I needed some light-weight walking shoes. I went down to the ‘shoe store’ streets just north of Hoan Kiem lake and found a pair of Nike shoes that I liked (not trainers but those new material type slip on ones). He asked for VND370k. I signalled for him to bring the price down. He entered VND345k into his smartphone. I entered VND300k. He agreed immediately and we shook hands.
This is about NZ$21. I know from looking in NZ before I left that they cost over NZ$100 back home.
You can get the latest fabric trainers (like Nike and Adidas) for about VND600k. They would cost over VND2m back in NZ.
Clothes are also a bargain – if that’s what you are looking for. Many of the ‘branded’ clothes are fakes. If you want to guarantee ‘originals’ you will have to go to the modern Shopping Malls and pay the premium.
It is a 3 story Mall with lots of clothes stores and very little walking space between them.
I needed to get to Hanoi Airport (Noi Bai) for my Cebu Pacific flight to The Philippines.
The ‘typical’ taxi fare is about VND350k. Some airlines (like Air Vietnam) provide a shulle bus for VND40k – but their offices are not in central Old Quarter, so you may still have to add a taxi fare to get from your hotel to their office. Pre-booking may be wise. The trip to the airport from the Old Quarter takes about 1 hour.
My flight didn’t leave until 1am so I had plenty of time to kill after checking out of my hotel at midday. So, I decided to burn up some time and catch a local bus.
There are 2 local buses that get you from the Old Quarter to the Airport. Depending on where your hotel is, you either catch the Number 7 or the Number 17. The Number 17 bus stop was 50 meters from my hotel so I caught that one. It takes 1.5 hours to get to the airport and costs VND9k.
Hanoi is, obviously, a Retirement destination for those who like such city life.
However, I will not include it in my Retirement Reviews because there’s is nothing special for me to add that is not already on the internet.

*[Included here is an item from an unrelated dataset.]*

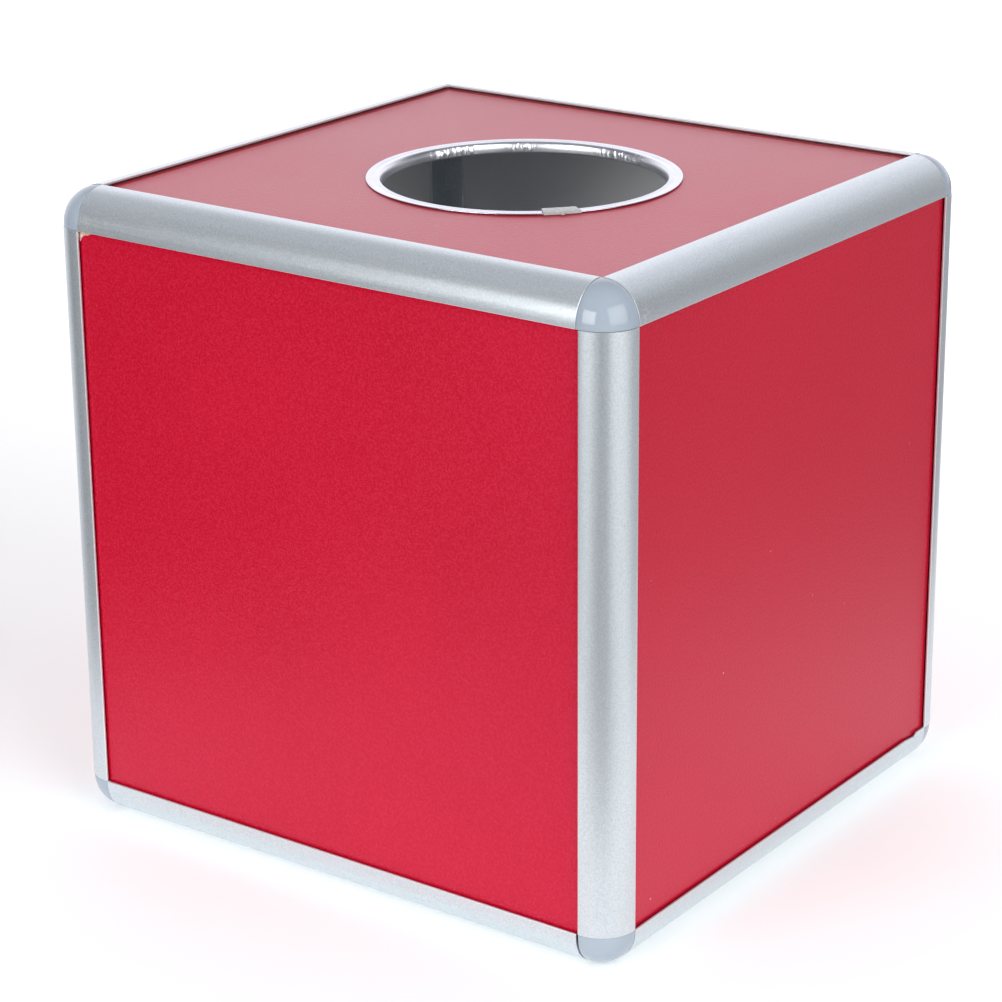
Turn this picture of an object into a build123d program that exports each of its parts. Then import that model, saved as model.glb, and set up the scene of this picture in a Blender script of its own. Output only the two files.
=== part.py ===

You can, probably, tell from this posting that Hanoi is NOT the paradise location that I am looking for.
A western quality 2 bedroom apartment close to the Old Quarter will cost you between US$450 and US$600 / month. This should include standard utilities, internet, and cable tv. Electricity, however, is usually additional to that.
Hanoi has a shorter summer than places down south, so aircon is not needed as much. You should, therefore, expect your electricity costs to average US$50-75 / month (rather than the US$100 / month in places like Phu Quoc or Hoi An).